Seine Recherche zum Thema gab ihm auch keinen Anlass dazu. Dutzende von Fällen habe er gefunden, sagte er im Interview, 50 an der Zahl , in denen Behördenwillkür aus nichtigen Anlässen zur Kürzung oder völlige Streichung der Stütze führte und die Menschen in die Ausweglosigkeit.

Unter Ken Loachs Helden ist Daniel Blake sicher der leiseste und der freundlichste. Weder hat er das ausbrechende Temperament von Joe in „My Name Is Joe“ noch die glühende Verzweiflung der kinderreichen Mutter Maggie in „Ladybird, Ladybird“ oder die Radikalität des Busfahrers George in „Carlas Song“. Auch die Nebenfiguren sind geradezu aufreizend sanft. Katies große runde Rehaugen füllen sich von Zeit zu Zeit mit Tränen, und Daniels jugendlichem Nachbar, der nur ein wenig unkorrekt mit gefälschter Markenware handelt, fehlt jede Härte, die ja Armut auch hervorbringt.

So war die diesjährige Goldene Palme in Cannes vielleicht neben der künstlerischen Ehrung des Altmeisters des britischen Sozialkinos vor allem ein politisches Fanal für ein Europa, das systematisch eine hilfsbedürftige soziale Schicht bildet und nachhaltig ausgegrenzt. Kapitalismus braucht nach wie vor sein Arbeitslosenheer.

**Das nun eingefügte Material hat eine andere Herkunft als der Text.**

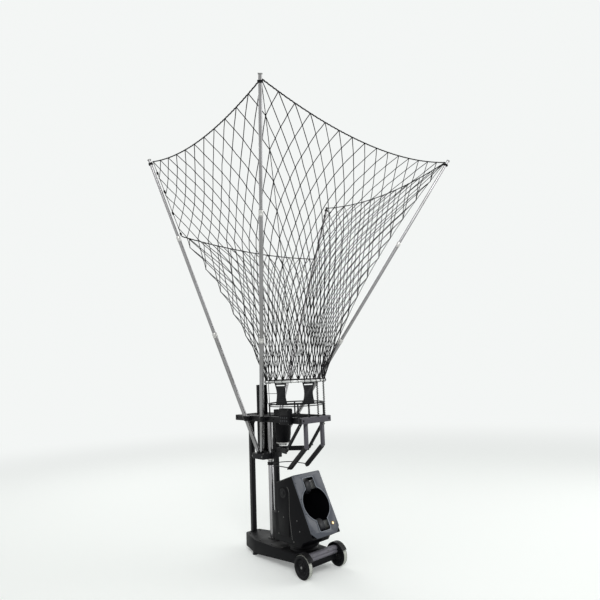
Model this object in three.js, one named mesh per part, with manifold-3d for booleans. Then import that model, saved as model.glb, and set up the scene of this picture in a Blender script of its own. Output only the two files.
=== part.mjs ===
// Basketball shooting machine: a wheeled base with a swivelling shooting head, a steel frame
// that drops each ball onto a chute, and a collecting net carried by four telescopic poles.
// Millimetres, +Z up. The outlet faces -Y. Each group of sizes below belongs to one sub-part;
// Y is measured from the wheel axle and Z from the floor, and the finished machine is then
// centred on its own footprint.

import * as THREE from 'three';
import { mergeVertices } from 'three/addons/utils/BufferGeometryUtils.js';
import Module from 'manifold-3d';

const wasm = await Module();
wasm.setup();

// Clearances shared by all pieces
const seat = 0.3;
const overrun = 20;
const sameSpot = 1e-6;

// Facet counts
const roundSides = 20;
const slimSides = 12;
const rodSides = 8;
const ringSteps = 40;
const cornerSteps = 1;
const arcSteps = 6;

// Base
const axle = { height: 90, radius: 10, halfLength: 216 };
const wheel = {
  radius: 90, width: 42, track: 193, rimRadius: 66, boreRadius: 17, ribs: 18, ribDepth: 2.5,
};
const ribShares = [-0.5, -0.42, -0.08, 0];
const hubCap = { radius: 26, flange: 3, webThickness: 12, webRadius: 50 };
const tray = {
  rear: 935, rearHalfWidth: 80, shoulder: 690, halfWidth: 150, front: -20, bottom: 30, top: 140,
  flatTo: 640, noseBottom: 68, noseFrom: 180, stepHeight: 112, stepDepth: 32, corner: 18,
};
const bumper = { halfWidth: 160, front: -32, top: 170, groove: 5, grooveHeight: 12, corner: 12 };
const fender = { gap: 9, thickness: 3, width: 50, from: 25, sweep: 125, cheekFrom: 30 };
const foot = { x: 110, y: 740, radius: 25, topRadius: 20, lip: 8 };

// Frame
const frame = {
  halfWidth: 167, beam: 40, height: 50, top: 1223, front: -20, frontDepth: 45, rear: 925, corner: 4, wall: 3,
};
const mast = { y: 535, width: 40, wall: 3, corner: 5 };
const rearPost = {
  y: 903, width: 44, wall: 3, corner: 5, gussetReach: 55, gussetDrop: 62, gussetThickness: 6,
};
const column = { y: 617, outerRadius: 25, innerRadius: 22, wall: 3, innerLow: 160, joint: 770 };
const collar = { radius: 31, height: 28, chamfer: 4 };
const midBeam = { front: 516, rear: 660, height: 26 };
const hub = { halfWidth: 112, front: 583, rear: 750, bottom: 830, top: 878, pegReach: 85, corner: 10 };
const hubClamp = { radius: 33, height: 18, chamfer: 3 };
const knob = { height: 905, radius: 17, length: 18, stemRadius: 5, stemLength: 12, lobes: 6, lobeDepth: 2.5 };
const channel = { halfWidth: 50, web: 3.5, depth: 36, rear: 742, top: 1495 };
const guideBeam = { depth: 34, height: 30 };

// Ball drop, chute and feeder
const feeder = {
  y: 429, topRadius: 84, lowRadius: 63, low: 985, plate: 6, plateFront: 340, flange: 8, rim: 6,
};
const feedRotor = { hubRadius: 30, radius: 46, height: 26, blades: 4, bladeThickness: 9, shaftRadius: 12 };
const rail = { x: 94, width: 28, y: 17.5, bend: 984, lowY: 235, low: 793 };
const guard = { x: 130, width: 20, y: 36, lowY: 235, low: 935 };
const strut = { height: 40, thickness: 12, end: 920, mastInset: 8 };
const hoop = { below: 120, radius: 4, front: 224 };
const hoopHeight = strut.end - hoop.below;
const hoopSteps = 24;

// Rings above the frame
const ringCentre = 235;
const upperRing = { radius: 258.5, tube: 11, rise: 298.5 };
const lowerRing = { radius: 239.6, tube: 6, rise: 110.5, secondDrop: 18, secondTube: 4 };
const ringHeight = { upper: frame.top + upperRing.rise, lower: frame.top + lowerRing.rise };
const ringPost = { radius: 7, footRadius: 14, footHeight: 6 };
const ringPlate = {
  width: 114, waist: 96, thickness: 5, slotWidth: 84, slotHeight: 9, slotDrop: 14,
};
const plateAngles = { left: 200, front: 254 };
const spring = { radius: 7, wire: 2.1, pitch: 23, shortPitch: 15 };
const springAngles = { side: 298, front: 274 };
const springSteps = 8;
const springSides = 5;

// Control box on the left side beam
const box = { front: 90, rear: 225, bottom: 1165, top: 1300, depth: 43, corner: 10, bevel: 4 };
const socket = { rear: 295, bottom: 1240, top: 1290, depth: 33, inset: 5, corner: 6 };

// Telescopic poles
const poleFoot = { x: 83, frontY: 636, rearY: 696, height: 900 };
const poleTip = { x: 1103, frontY: -799, rearY: 816, height: 3500 };
const tube = { lower: 19, middle: 16, upper: 13, wall: 2.5, overlap: 120 };
const jointShare = { frontLower: 0.379, frontUpper: 0.715, rearLower: 0.415, rearUpper: 0.744 };
const poleCollar = { proud: 3, length: 46, chamfer: 3 };
const poleCap = { proud: 3, length: 9, chamfer: 2 };
const poleClamp = { wall: 6, halfLength: 34, height: 44, ease: 0.4 };

// Shooting head, in the plane of its leaning front panel where it says so
const head = {
  swivelY: 200, halfWidth: 156, outletY: 30, outletHeight: 524, lean: 27.3, slope: 512, wall: 5,
  topRearY: 355, topRearHeight: 677, backY: 370, backHeight: 430, boxRear: 462, boxTop: 420,
  boxHalfWidth: 124, bottom: 205, frontBottomY: 60, lipY: 35, lipHeight: 240, bevel: 7,
};
const headHollow = { toe: 22, floor: 258 };
const headInlet = { halfWidth: 128, front: 178, rear: 335 };
const mouthShare = 0.95;
const panel = { thickness: 5, corner: 14, chamfer: 46 };
const outlet = { radius: 138, pocketWidth: 115, pocketReach: 215, pocketCorner: 14 };
const rim = { width: 5, proud: 3 };
const shooter = {
  offset: 168, behind: 82, radius: 66, width: 58, groove: 6, edge: 3, hubRadius: 24, shaftRadius: 8,
};
const motor = { radius: 38, gap: 10, bellRadius: 30, bellLength: 9 };
const lamp = { x: 98, s: -178, radius: 12, proud: 6, lensRadius: 8, lensDepth: 2 };
const turntable = { radius: 116, plateRadius: 128, split: 168, lip: 9, grooveRadius: 104 };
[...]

Der berühmte Roman „Kleiner Mann was nun?“ aus dem Jahr 1932 von Hans Fallada zeigt den Weg des fleißigen Buchhalters Johannes Pinneberg ins soziale Elend Anfang der 1930iger Jahre. Während Pinneberg damals seine wachsende Wut größtenteils in sich hineinfraß, sprüht Daniel Blake 2016 auf die Wand des Jobcenters seine Botschaft, was seither viele taten, die den Film sahen. Sogar am englischen Parlament soll sich eine befinden. Die Wirkung des Films nicht nur auf eine wohlwollende Kunst- und Kritikwelt, sondern in die Gesellschaft Englands ist ungewöhnlich. „I, Daniel Blake“ ist dort zum Schlachtruf geworden. Der Film traf wohl einen Nerv.